Dataset excerpt:
Begin

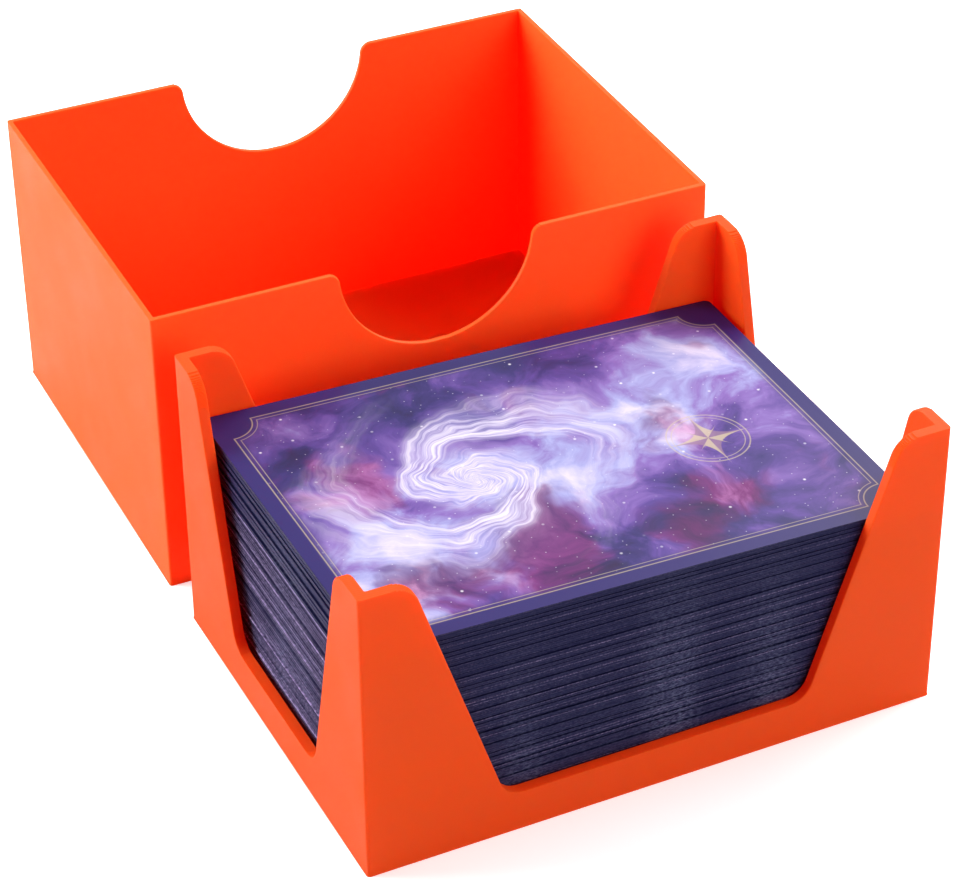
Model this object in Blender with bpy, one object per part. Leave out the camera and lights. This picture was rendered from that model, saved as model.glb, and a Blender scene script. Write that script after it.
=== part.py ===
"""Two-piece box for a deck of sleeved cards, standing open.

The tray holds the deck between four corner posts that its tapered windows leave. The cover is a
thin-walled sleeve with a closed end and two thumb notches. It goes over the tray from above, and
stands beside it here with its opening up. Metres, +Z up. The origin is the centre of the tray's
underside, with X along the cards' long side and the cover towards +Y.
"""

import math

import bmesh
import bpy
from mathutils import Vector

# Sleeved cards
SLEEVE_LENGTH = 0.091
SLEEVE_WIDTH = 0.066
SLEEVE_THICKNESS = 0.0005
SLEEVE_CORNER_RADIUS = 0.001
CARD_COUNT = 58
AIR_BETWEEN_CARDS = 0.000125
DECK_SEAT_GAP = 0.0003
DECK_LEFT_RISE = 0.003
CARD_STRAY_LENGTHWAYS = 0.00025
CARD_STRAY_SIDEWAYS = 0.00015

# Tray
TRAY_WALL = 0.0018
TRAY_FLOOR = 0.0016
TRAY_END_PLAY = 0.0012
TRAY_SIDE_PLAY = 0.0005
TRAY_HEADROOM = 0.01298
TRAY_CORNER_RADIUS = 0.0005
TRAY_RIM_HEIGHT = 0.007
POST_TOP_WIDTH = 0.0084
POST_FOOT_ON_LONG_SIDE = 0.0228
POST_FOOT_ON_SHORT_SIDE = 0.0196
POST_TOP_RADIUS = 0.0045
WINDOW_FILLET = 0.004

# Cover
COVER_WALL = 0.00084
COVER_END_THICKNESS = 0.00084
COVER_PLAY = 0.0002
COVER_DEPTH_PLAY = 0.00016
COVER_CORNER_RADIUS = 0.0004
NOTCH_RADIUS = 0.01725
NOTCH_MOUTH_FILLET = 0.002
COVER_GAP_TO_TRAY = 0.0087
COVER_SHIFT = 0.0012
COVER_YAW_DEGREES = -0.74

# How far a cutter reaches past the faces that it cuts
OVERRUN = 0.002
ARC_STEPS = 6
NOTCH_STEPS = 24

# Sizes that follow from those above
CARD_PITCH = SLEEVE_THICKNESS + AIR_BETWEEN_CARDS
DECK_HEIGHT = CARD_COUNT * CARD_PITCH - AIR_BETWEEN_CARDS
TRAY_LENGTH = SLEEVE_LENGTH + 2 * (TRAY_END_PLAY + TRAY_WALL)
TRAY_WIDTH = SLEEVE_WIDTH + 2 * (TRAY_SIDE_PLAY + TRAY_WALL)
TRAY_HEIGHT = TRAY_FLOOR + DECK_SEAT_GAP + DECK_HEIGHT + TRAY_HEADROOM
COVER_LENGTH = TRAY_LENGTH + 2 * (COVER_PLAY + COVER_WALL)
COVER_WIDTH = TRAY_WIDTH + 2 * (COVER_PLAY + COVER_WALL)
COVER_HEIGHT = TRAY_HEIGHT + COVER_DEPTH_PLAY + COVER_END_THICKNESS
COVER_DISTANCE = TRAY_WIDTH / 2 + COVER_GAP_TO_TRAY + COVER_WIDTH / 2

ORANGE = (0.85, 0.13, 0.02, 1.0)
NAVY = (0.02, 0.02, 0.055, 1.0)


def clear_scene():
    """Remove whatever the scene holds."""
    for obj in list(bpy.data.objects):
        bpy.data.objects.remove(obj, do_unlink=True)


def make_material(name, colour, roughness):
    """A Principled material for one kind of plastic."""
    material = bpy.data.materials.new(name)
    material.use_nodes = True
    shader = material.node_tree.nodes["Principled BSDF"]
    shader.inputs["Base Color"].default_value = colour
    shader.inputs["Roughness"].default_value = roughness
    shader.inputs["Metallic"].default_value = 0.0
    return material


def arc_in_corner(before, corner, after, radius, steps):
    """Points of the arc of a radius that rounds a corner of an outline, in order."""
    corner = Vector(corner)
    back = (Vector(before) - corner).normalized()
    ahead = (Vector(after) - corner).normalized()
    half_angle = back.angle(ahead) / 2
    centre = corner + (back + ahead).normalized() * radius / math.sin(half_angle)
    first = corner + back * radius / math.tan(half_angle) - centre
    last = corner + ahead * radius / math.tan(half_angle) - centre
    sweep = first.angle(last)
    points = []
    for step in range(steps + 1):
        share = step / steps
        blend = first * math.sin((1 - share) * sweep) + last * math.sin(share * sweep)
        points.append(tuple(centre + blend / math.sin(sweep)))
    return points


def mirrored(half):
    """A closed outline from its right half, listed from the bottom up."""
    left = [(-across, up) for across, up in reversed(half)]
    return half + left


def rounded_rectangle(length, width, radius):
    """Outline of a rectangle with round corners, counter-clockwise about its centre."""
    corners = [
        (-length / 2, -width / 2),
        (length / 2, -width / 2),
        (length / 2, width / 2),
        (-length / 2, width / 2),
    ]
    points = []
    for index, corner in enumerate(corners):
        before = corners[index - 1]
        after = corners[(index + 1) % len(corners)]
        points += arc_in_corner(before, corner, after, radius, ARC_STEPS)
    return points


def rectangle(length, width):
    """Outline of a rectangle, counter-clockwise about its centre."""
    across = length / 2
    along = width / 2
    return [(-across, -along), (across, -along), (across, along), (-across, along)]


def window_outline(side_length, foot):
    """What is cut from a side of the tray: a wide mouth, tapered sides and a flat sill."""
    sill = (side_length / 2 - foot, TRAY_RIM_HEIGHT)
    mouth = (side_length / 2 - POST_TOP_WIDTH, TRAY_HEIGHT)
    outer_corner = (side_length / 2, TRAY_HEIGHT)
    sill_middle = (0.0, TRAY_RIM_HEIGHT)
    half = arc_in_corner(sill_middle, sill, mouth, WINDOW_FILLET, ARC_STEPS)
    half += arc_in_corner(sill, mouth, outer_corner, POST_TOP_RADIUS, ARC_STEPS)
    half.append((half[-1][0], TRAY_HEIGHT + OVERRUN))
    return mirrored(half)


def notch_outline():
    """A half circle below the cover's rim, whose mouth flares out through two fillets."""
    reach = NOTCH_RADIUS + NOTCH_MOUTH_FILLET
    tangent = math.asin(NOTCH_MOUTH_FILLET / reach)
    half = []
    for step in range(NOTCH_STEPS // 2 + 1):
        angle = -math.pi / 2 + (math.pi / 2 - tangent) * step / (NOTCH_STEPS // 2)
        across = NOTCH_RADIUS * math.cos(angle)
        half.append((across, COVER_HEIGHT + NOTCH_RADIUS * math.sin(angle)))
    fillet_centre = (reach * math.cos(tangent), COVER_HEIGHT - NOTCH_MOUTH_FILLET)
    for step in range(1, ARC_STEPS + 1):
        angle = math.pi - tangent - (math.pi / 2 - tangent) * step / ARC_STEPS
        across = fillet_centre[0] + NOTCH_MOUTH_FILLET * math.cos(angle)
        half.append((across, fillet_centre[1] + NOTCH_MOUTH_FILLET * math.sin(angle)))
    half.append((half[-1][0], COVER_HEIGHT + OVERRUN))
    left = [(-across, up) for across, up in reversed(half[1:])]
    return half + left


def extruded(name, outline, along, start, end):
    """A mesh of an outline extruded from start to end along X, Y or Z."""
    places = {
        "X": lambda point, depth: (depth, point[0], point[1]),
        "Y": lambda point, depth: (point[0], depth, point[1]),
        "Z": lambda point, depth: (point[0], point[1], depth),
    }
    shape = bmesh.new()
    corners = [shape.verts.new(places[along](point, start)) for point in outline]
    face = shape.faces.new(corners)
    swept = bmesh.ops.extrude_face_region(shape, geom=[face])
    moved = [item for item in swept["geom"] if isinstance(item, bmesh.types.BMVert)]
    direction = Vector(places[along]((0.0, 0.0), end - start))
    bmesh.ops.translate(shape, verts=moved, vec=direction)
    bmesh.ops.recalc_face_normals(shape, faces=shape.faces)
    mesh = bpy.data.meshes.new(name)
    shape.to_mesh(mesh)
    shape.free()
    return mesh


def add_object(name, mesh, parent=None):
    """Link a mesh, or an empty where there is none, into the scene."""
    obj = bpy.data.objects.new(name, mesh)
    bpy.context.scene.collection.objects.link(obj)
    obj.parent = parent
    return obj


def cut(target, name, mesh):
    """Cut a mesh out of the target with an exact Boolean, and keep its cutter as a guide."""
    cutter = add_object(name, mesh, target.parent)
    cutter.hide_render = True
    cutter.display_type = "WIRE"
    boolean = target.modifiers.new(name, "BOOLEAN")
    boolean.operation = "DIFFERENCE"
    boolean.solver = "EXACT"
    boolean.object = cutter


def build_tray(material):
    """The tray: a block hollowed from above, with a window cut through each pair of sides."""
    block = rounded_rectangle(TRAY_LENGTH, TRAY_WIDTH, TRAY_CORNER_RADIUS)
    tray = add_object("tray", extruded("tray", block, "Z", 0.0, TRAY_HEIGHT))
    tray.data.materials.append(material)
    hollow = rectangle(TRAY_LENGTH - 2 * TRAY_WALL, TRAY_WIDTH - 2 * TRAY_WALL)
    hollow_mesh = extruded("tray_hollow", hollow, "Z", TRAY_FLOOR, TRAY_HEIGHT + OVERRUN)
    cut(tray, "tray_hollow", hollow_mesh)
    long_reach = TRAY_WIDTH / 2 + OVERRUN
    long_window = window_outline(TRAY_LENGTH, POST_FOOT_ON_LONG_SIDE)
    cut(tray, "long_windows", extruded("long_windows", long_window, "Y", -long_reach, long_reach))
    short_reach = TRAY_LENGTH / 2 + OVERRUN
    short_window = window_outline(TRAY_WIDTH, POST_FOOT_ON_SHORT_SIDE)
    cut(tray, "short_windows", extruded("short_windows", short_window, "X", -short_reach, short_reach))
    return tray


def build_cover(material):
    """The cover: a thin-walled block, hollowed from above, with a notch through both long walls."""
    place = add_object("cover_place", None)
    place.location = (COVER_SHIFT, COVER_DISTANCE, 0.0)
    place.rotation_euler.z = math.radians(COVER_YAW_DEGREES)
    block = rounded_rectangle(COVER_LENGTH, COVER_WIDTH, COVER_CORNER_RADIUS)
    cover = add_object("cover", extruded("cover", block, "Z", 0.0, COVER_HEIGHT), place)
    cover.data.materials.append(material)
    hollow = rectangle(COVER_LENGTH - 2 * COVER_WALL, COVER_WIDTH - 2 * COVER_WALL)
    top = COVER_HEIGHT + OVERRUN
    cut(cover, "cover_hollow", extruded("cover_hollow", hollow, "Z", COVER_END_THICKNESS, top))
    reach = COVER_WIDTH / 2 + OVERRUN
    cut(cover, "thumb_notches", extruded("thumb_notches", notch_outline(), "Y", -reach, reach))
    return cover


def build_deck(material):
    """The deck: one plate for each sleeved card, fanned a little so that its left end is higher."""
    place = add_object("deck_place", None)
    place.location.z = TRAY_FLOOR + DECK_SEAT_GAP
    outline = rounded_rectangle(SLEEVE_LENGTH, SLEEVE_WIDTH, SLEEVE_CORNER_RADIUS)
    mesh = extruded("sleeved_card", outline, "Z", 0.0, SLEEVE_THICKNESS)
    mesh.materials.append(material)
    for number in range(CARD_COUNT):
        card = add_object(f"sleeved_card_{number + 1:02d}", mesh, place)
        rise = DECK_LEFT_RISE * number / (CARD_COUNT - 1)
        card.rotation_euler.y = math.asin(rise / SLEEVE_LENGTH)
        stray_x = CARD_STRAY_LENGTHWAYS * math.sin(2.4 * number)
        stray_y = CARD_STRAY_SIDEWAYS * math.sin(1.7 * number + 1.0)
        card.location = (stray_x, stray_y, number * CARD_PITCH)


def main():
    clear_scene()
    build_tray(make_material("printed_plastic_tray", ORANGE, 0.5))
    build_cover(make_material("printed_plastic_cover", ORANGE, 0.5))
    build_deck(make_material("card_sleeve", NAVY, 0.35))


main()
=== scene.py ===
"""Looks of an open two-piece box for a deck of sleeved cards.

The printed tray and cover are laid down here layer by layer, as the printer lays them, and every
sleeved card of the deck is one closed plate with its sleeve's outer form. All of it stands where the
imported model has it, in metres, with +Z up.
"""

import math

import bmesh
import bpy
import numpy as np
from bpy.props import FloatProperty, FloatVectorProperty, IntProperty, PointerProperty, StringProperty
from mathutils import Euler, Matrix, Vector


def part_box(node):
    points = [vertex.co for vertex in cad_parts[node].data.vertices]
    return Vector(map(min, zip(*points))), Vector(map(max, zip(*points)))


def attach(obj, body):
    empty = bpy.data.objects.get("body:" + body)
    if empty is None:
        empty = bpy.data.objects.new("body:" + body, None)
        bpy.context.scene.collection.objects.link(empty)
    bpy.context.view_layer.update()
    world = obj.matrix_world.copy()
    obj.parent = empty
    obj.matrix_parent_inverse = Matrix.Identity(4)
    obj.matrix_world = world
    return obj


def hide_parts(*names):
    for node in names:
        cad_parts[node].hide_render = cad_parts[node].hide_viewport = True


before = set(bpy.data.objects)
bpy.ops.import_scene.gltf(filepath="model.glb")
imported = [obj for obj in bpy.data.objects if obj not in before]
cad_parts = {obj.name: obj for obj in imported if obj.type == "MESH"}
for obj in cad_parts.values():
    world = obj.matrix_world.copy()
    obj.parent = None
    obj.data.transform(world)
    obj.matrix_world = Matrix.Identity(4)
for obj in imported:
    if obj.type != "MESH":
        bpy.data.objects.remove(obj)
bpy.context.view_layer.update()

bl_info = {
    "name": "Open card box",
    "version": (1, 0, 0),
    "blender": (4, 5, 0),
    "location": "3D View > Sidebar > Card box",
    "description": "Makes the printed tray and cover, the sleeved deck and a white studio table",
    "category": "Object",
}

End

Goal: Give back, word for word, each line from the one containing "stray_y = CARD_STRAY_SIDEWAYS" down to the one containing "of sleeved cards.", including those two lines.

Completed task:
        stray_y = CARD_STRAY_SIDEWAYS * math.sin(1.7 * number + 1.0)
        card.location = (stray_x, stray_y, number * CARD_PITCH)


def main():
    clear_scene()
    build_tray(make_material("printed_plastic_tray", ORANGE, 0.5))
    build_cover(make_material("printed_plastic_cover", ORANGE, 0.5))
    build_deck(make_material("card_sleeve", NAVY, 0.35))


main()
=== scene.py ===
"""Looks of an open two-piece box for a deck of sleeved cards.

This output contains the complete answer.